Exhibit 5.2
[BRACEWELL & GIULIANI LLP LETTERHEAD]
March 25, 2008
Batesville Holdings, Inc.
One Batesville Boulevard
Batesville, Indiana 47006
Ladies and Gentlemen:
     We have acted as counsel to Batesville Holdings, Inc. (the “Company”) in connection with the Registration Statement on Form S-8 (the “Registration Statement”) filed by the Company with the Securities and Exchange Commission pursuant to the Securities Act of 1933, as amended (the “Securities Act”). The Registration Statement relates to, in addition to the other securities being registered thereunder, the registration by the Company of 100,000 shares of the Company’s common stock, no par value, authorized for issuance pursuant to the Hillenbrand, Inc. Executive Deferred Compensation Program (the “Executive Plan”).
     We have examined originals or copies, certified or otherwise, identified to our satisfaction of (a) the Registration Statement, (b) the written documents constituting the Executive Plan and (c) such corporate records of the Company and such other documents and certificates as we have deemed relevant or necessary as a basis for the opinion hereinafter expressed. In our review, we have assumed (i) the genuineness of all signatures on original documents, (ii) the conformity to original documents of all copies submitted to us and (iii) the accuracy and completeness of all corporate and public documents and records made available to us.
     The Executive Plan documents state that the Executive Plan was established to permit a select group of management or highly compensated employees to defer the receipt of compensation otherwise payable to such employees in accordance with the terms of the Executive Plan. The Executive Plan is unfunded and states that it is maintained primarily for the purpose of providing deferred compensation to a select group of management or highly compensated employees. For the purpose of this opinion, we have assumed that (a) the Executive Plan was duly adopted by the Company on February 8, 2008; and (b) the Executive Plan is maintained primarily for the purpose of providing the opportunity to defer the receipt of compensation to a select group of management or highly compensated employees.
     By its express terms, the Executive Plan potentially results in a deferral of income by employees for periods extending to the termination of covered employment or beyond. Accordingly, the Executive Plan is an “employee pension benefit plan” described in Section 3(2) of the Employee Retirement Income Security Act of 1974, as amended (“ERISA”). However, as a plan that is unfunded and maintained primarily for the purpose of providing deferred compensation to a select group of management or highly compensated employees, the Executive Plan is subject to Parts 1 and 5 of Title I of ERISA, but not to any other provisions of ERISA.
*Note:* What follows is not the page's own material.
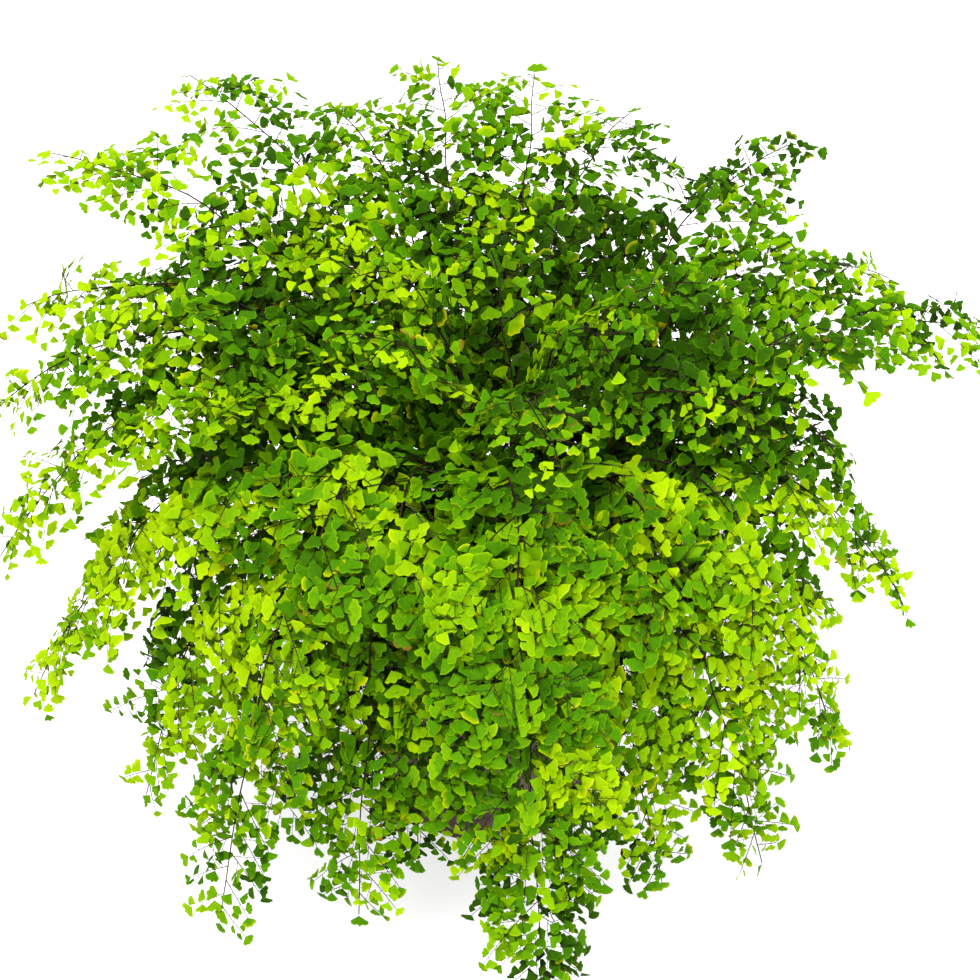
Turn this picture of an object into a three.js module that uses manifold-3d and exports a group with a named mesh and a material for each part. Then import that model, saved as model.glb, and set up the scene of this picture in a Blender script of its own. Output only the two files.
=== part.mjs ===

     The Executive Plan is not designed or operated with the purpose of satisfying the requirements for qualification under Section 401(a) of the Internal Revenue Code of 1986, as amended.
     Parts 1 and 5 of Title I of ERISA do not impose any specific written requirements on non-qualified deferred compensation arrangements such as the Executive Plan as a condition to compliance with the applicable provisions of ERISA. Further, the operation of the Executive Plan pursuant to the written provisions of the Executive Plan will not cause the Executive Plan to fail to comply with Parts 1 or 5 of Title I of ERISA.
     On the basis of the foregoing, we are of the opinion that the provisions of the written document constituting the Executive Plan comply with the requirements of ERISA pertaining to such provisions.
     The opinions expressed herein are given as of the date hereof, and we undertake no, and hereby disclaim any, obligation to advise you of any change in any matter set forth herein.
     We hereby consent to the filing of this opinion with the Securities and Exchange Commission as an exhibit to the Registration Statement. By giving such consent, we do not admit that we are in the category of persons whose consent is required under Section 7 of the Securities Act and the rules and regulations thereunder.